How well I remember the lingering malaise of autumn due to lower resistance to all the colds and flu of the season. Not just you four kids! With 4 trick or treaters, believe me, I got my share. It was called the mother lode, har har. Or mother LOAD.

Looking back, now that my foot has come down for the LAST TIME about trick or treating (Alison is ONLY FIFTEEN NOW, so it's ABOUT TIME, and yes, I AM raising my voice!), it was exhausting but fun but ever so slightly unappealing because of that inevitable down side. Never one to love getting up in the night, those tummy aches and puking episodes did you one favor: I did limit my little piggies with their loot quite a bit. I ate it myself! As Grandma used to say, I "saved you" from all that candy. Such self sacrifice! I never did puke. Only felt like it!

Becky said...

Rosie~Thank you. I think our older son is pretty surprised when he hears stories of our childhoods, because it doesn't seem to jive with the mom he knows and loves ;o)

cecily r~Thanks. It IS fun remeniscing about all those things from childhood, isn't it? And I think you're right...for kids, it's all about dressing up and getting candy!

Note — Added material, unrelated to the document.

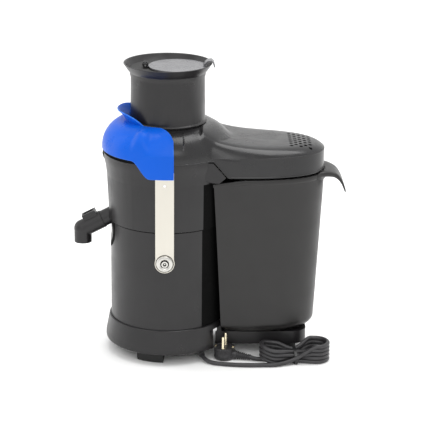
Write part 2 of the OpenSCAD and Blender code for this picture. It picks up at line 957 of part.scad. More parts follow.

Daisy~Yeah, the puke part was no good. Kinda put a damper on things. Actually, that party pretty much went south after that, and kids started asking to call their parents to come get them.

frumpgram~How did Jo ever do her job dressed like that?! LOL, I can hardly imagine her doing that! Thanks for 'saving' us from all that sugar, and for taking the time to make that perfect, princess costume.